My dad today asked me to look at his naturalized spreading ferns that are thick behind his home to see why a patch more than twenty five feet across had died. Ligtning had struck the 60 foot tall tupelo in the center of the dead patch. Bark strips three inches wide or so were missing here and there up the trunk. The path of missing bark had also gone through a small piece of metal that had been nailed (for some unknown reason) about seven feet up in the tree. The tupelo seems to be surviving.

I was wondering why the 60' tupelo had been hit and not the 80' pine next to it, sixteen feet away, when I saw that it had been hit too. And that the pine beetles were already hard at work on it. My parents lost some appliances two weeks ago and we suppose this strike, fifty feet away from any power lines and eighty feet from the home, must be the cause.

Lightning strikes are more common than I thought. Five years ago a good friend (best man in my wedding) had lightning strike his big live oak just off his deck, thirty feet from his home.

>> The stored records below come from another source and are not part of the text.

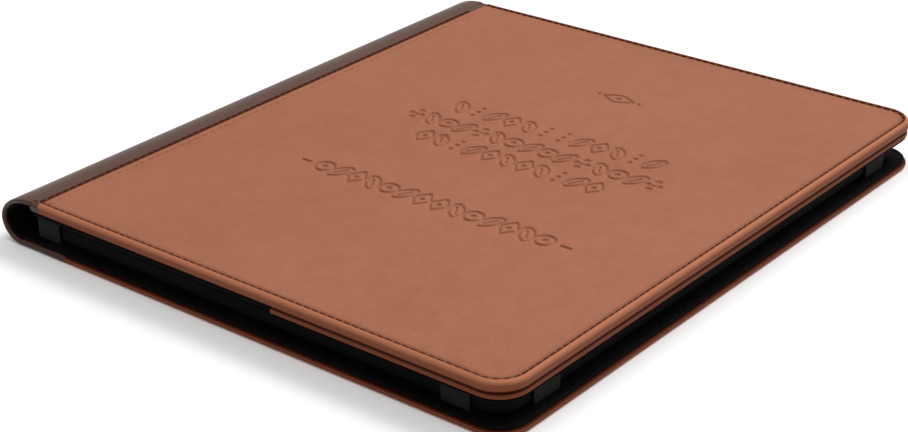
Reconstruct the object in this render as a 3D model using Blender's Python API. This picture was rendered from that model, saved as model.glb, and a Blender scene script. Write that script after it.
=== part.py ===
"""An e-reader in its bound leather folio: a back cover that holds the reader by elastic corner straps,
a soft spine, and a front cover with an easel flap behind its outer part.

Frame: X from the spine to the fore edge, Y along the spine, Z up from the table, and the origin under
the middle of the closed folio. Metres throughout.
"""
import math

import bmesh
import bpy
from mathutils import Matrix, Vector

# ---- Driving dimensions -------------------------------------------------------------------------

GAP = 0.0003                 # clearance between pieces that touch on the real object

COVER_WIDTH = 0.2095         # spine's outer side to the fore edge
COVER_HEIGHT = 0.2340        # along the spine
COVER_CORNER = 0.0105        # outline radius at the fore edge

BACK_EDGE = 0.0020           # height of the back cover's turned leather edge
BACK_LINING = 0.0009
FLAP_THICKNESS = 0.0027
FLAP_EDGE = 0.0020           # height of the flap's turned leather edge
FLAP_INSET = 0.0003          # flap's edge in from the front cover's
FRONT_THICKNESS = 0.0036
LEATHER = 0.0008
TURNED_WALL = 0.0016         # leather turned round a board's edge, with its filler
EDGE_ROLL = 0.0013           # rounding of a turned edge
LINING_INSET = 0.0008        # lining's edge in from the leather's

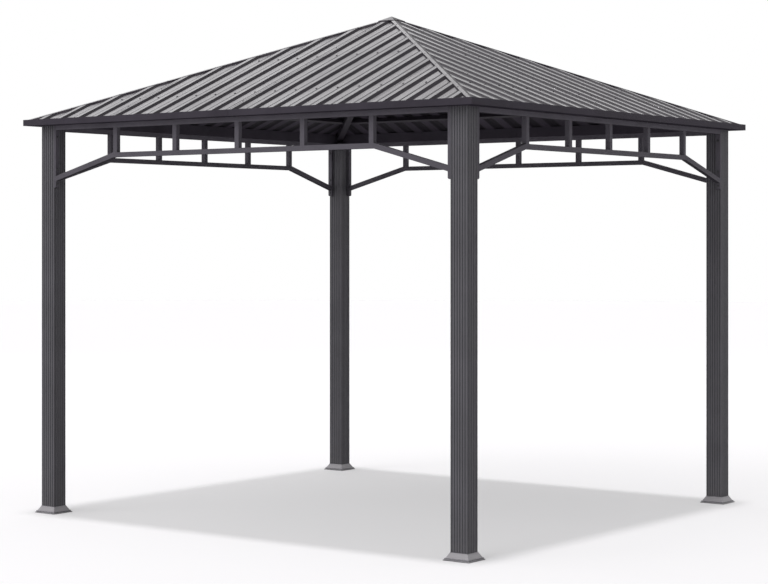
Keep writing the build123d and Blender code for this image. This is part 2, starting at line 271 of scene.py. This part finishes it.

It blew out a strip of bark 5 inches wide by seven feet long that landed LIKE A SPEAR!some thirty of forty feet away. He left that speared in the ground for a year or so until it rotted. An arborest thinned the tree and it continues to live.

One year ago, my business partner had a strike on a water oak (I think...or maybe a pine) forty feet from his home. Left the tell tale strips of missing bark. I need to ask what became of that tree.

Do others see this much lightning activity on the property of their close friends?

Am I a target? Should I get to Church more often?